→ **SHORT EXERCISE**
Return the material below in full and exactly.

-- Start DATASET EXCERPT --

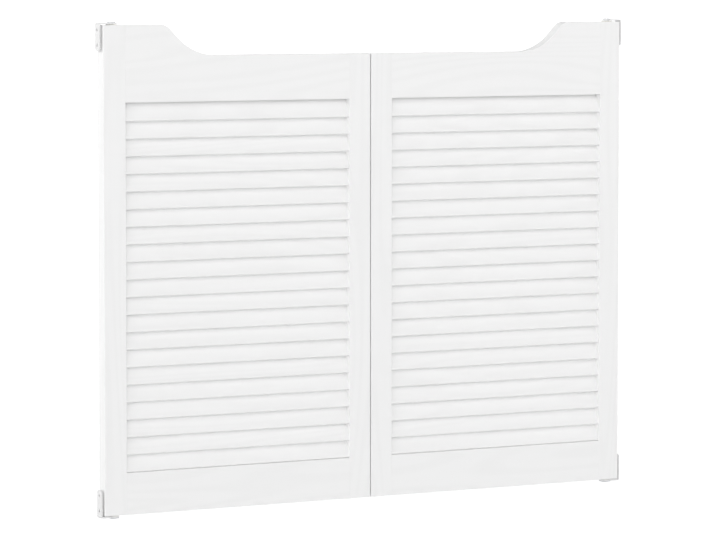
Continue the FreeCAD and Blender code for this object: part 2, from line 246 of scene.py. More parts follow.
class Value:
    """A number that changes over a surface: one output socket that takes part in arithmetic."""

    def __init__(self, wiring: "Wiring", socket: Socket) -> None:
        """Wraps one socket of a node tree."""
        self.wiring = wiring
        self.socket = socket

    def _with(self, operation: str, *operands: Operand) -> "Value":
        """The result of a Math node on the operands in their order."""
        inputs = dict(enumerate(operands))
        return self.wiring.node("ShaderNodeMath", {"operation": operation}, inputs)

    def __add__(self, other: Operand) -> "Value":
        """This plus other."""
        return self._with("ADD", self, other)

    def __radd__(self, other: Operand) -> "Value":
        """Other plus this."""
        return self._with("ADD", other, self)

    def __sub__(self, other: Operand) -> "Value":
        """This less other."""
        return self._with("SUBTRACT", self, other)

    def __rsub__(self, other: Operand) -> "Value":
        """Other less this."""
        return self._with("SUBTRACT", other, self)

    def __mul__(self, other: Operand) -> "Value":
        """This times other."""
        return self._with("MULTIPLY", self, other)

    def __rmul__(self, other: Operand) -> "Value":
        """Other times this."""
        return self._with("MULTIPLY", other, self)

    def sine(self) -> "Value":
        """The sine of this angle in radians."""
        return self._with("SINE", self)

    def between(self, low: float, high: float) -> "Value":
        """0 below low, 1 above high, and a smooth step between them."""
        inputs = {"Value": self, "From Min": low, "From Max": high}
        return self.wiring.node("ShaderNodeMapRange", {"interpolation_type": "SMOOTHSTEP"}, inputs)


class Wiring:
    """A node tree that nodes are added to.

    Attributes:
        blend_inputs: Numbers of a Mix node's two colour inputs, whose names it gives to other inputs too.
        blend_output: Number of its colour output.
    """

    blend_inputs: ClassVar[tuple[int, int]] = (6, 7)
    blend_output: ClassVar[int] = 2

    def __init__(self, tree: bpy.types.NodeTree) -> None:
        """Takes the tree of a material or of the world."""
        self.tree = tree

    def put(self, target: Socket, source: Any) -> None:
        """Links a value to a socket, or sets the socket to something plain.

        Args:
            target: The input socket.
            source: The value to link, or the number or colour to set.
        """
        if isinstance(source, Value):
            self.tree.links.new(source.socket, target)
        else:
            target.default_value = source

    def node(self, kind: str, settings: dict[str, Any], inputs: dict[Any, Any], output: Any = 0) -> Value:
        """Adds a node.

        Args:
            kind: Blender's name for the type of node.
            settings: Its properties, such as a Math node's operation, which are set first.
            inputs: Values or links by the name or the number of the input.
            output: Name or number of the output that is wanted.

        Returns:
            The wanted output as a value.
        """
        made = self.tree.nodes.new(kind)
        for key, setting in settings.items():
            setattr(made, key, setting)
        for key, source in inputs.items():
            self.put(made.inputs[key], source)
        return Value(self, made.outputs[output])

    def part(self, vector: Value, axis: str) -> Value:
        """One part of a vector: X, Y or Z."""
        return self.node("ShaderNodeSeparateXYZ", {}, {"Vector": vector}, axis)

    def place(self, cycles: Triple = (1.0, 1.0, 1.0), shift: Triple = (0.0, 0.0, 0.0)) -> Value:
        """Object coordinates in cycles: each coordinate times its cycles, plus its shift.

        Args:
            cycles: Cycles per metre along each axis.
            shift: Cycles that are added along each axis.

        Returns:
            The place as a vector.
        """
        coordinates = self.node("ShaderNodeTexCoord", {}, {}, "Object")
        inputs = {"Vector": coordinates, "Location": shift, "Scale": cycles}
        return self.node("ShaderNodeMapping", {"vector_type": "POINT"}, inputs)

    def noise(self, pattern: Pattern, shift: Triple = (0.0, 0.0, 0.0)) -> Value:
        """A pattern over the surface, from 0 to 1.

        Args:
            pattern: The noise.
            shift: Cycles that it is moved by along each axis.

        Returns:
            The noise.
        """
        where = self.place(pattern.cycles, shift)
        inputs = {"Vector": where, "Scale": 1.0, "Detail": pattern.detail, "Roughness": pattern.rough}
        return self.node("ShaderNodeTexNoise", {"noise_dimensions": "3D"}, inputs)

    def blend(self, share: Operand, first: Any, second: Any) -> Value:
        """The first colour where the share is 0, the second where it is 1."""
        inputs = {"Factor": share, **dict(zip(self.blend_inputs, (first, second)))}
        return self.node("ShaderNodeMix", {"data_type": "RGBA"}, inputs, self.blend_output)

    def relief(self, height: Value, depth: float) -> Value:
        """Surface normals for a height from 0 to 1 that stands for a depth in metres."""
        return self.node("ShaderNodeBump", {}, {"Strength": 1.0, "Distance": depth, "Height": height})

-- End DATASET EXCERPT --

→ **SOLUTION FOR THIS EXERCISE**
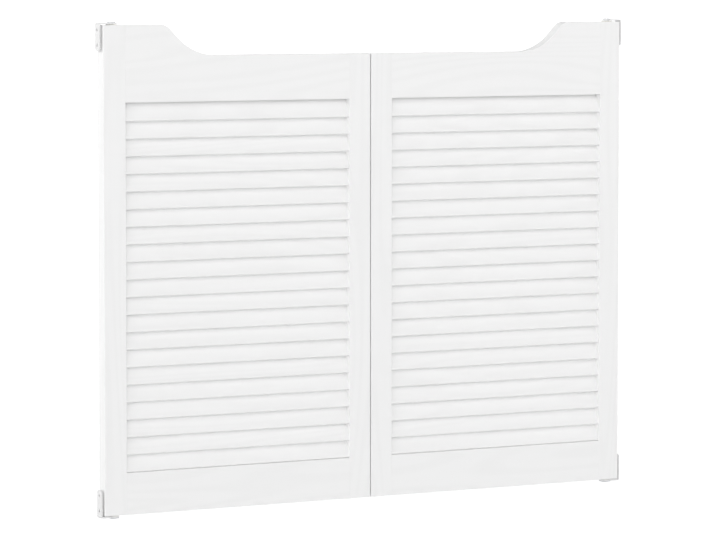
Continue the FreeCAD and Blender code for this object: part 2, from line 246 of scene.py. More parts follow.
class Value:
    """A number that changes over a surface: one output socket that takes part in arithmetic."""

    def __init__(self, wiring: "Wiring", socket: Socket) -> None:
        """Wraps one socket of a node tree."""
        self.wiring = wiring
        self.socket = socket

    def _with(self, operation: str, *operands: Operand) -> "Value":
        """The result of a Math node on the operands in their order."""
        inputs = dict(enumerate(operands))
        return self.wiring.node("ShaderNodeMath", {"operation": operation}, inputs)

    def __add__(self, other: Operand) -> "Value":
        """This plus other."""
        return self._with("ADD", self, other)

    def __radd__(self, other: Operand) -> "Value":
        """Other plus this."""
        return self._with("ADD", other, self)

    def __sub__(self, other: Operand) -> "Value":
        """This less other."""
        return self._with("SUBTRACT", self, other)

    def __rsub__(self, other: Operand) -> "Value":
        """Other less this."""
        return self._with("SUBTRACT", other, self)

    def __mul__(self, other: Operand) -> "Value":
        """This times other."""
        return self._with("MULTIPLY", self, other)

    def __rmul__(self, other: Operand) -> "Value":
        """Other times this."""
        return self._with("MULTIPLY", other, self)

    def sine(self) -> "Value":
        """The sine of this angle in radians."""
        return self._with("SINE", self)

    def between(self, low: float, high: float) -> "Value":
        """0 below low, 1 above high, and a smooth step between them."""
        inputs = {"Value": self, "From Min": low, "From Max": high}
        return self.wiring.node("ShaderNodeMapRange", {"interpolation_type": "SMOOTHSTEP"}, inputs)


class Wiring:
    """A node tree that nodes are added to.

    Attributes:
        blend_inputs: Numbers of a Mix node's two colour inputs, whose names it gives to other inputs too.
        blend_output: Number of its colour output.
    """

    blend_inputs: ClassVar[tuple[int, int]] = (6, 7)
    blend_output: ClassVar[int] = 2

    def __init__(self, tree: bpy.types.NodeTree) -> None:
        """Takes the tree of a material or of the world."""
        self.tree = tree

    def put(self, target: Socket, source: Any) -> None:
        """Links a value to a socket, or sets the socket to something plain.

        Args:
            target: The input socket.
            source: The value to link, or the number or colour to set.
        """
        if isinstance(source, Value):
            self.tree.links.new(source.socket, target)
        else:
            target.default_value = source

    def node(self, kind: str, settings: dict[str, Any], inputs: dict[Any, Any], output: Any = 0) -> Value:
        """Adds a node.

        Args:
            kind: Blender's name for the type of node.
            settings: Its properties, such as a Math node's operation, which are set first.
            inputs: Values or links by the name or the number of the input.
            output: Name or number of the output that is wanted.

        Returns:
            The wanted output as a value.
        """
        made = self.tree.nodes.new(kind)
        for key, setting in settings.items():
            setattr(made, key, setting)
        for key, source in inputs.items():
            self.put(made.inputs[key], source)
        return Value(self, made.outputs[output])

    def part(self, vector: Value, axis: str) -> Value:
        """One part of a vector: X, Y or Z."""
        return self.node("ShaderNodeSeparateXYZ", {}, {"Vector": vector}, axis)

    def place(self, cycles: Triple = (1.0, 1.0, 1.0), shift: Triple = (0.0, 0.0, 0.0)) -> Value:
        """Object coordinates in cycles: each coordinate times its cycles, plus its shift.

        Args:
            cycles: Cycles per metre along each axis.
            shift: Cycles that are added along each axis.

        Returns:
            The place as a vector.
        """
        coordinates = self.node("ShaderNodeTexCoord", {}, {}, "Object")
        inputs = {"Vector": coordinates, "Location": shift, "Scale": cycles}
        return self.node("ShaderNodeMapping", {"vector_type": "POINT"}, inputs)

    def noise(self, pattern: Pattern, shift: Triple = (0.0, 0.0, 0.0)) -> Value:
        """A pattern over the surface, from 0 to 1.

        Args:
            pattern: The noise.
            shift: Cycles that it is moved by along each axis.

        Returns:
            The noise.
        """
        where = self.place(pattern.cycles, shift)
        inputs = {"Vector": where, "Scale": 1.0, "Detail": pattern.detail, "Roughness": pattern.rough}
        return self.node("ShaderNodeTexNoise", {"noise_dimensions": "3D"}, inputs)

    def blend(self, share: Operand, first: Any, second: Any) -> Value:
        """The first colour where the share is 0, the second where it is 1."""
        inputs = {"Factor": share, **dict(zip(self.blend_inputs, (first, second)))}
        return self.node("ShaderNodeMix", {"data_type": "RGBA"}, inputs, self.blend_output)

    def relief(self, height: Value, depth: float) -> Value:
        """Surface normals for a height from 0 to 1 that stands for a depth in metres."""
        return self.node("ShaderNodeBump", {}, {"Strength": 1.0, "Distance": depth, "Height": height})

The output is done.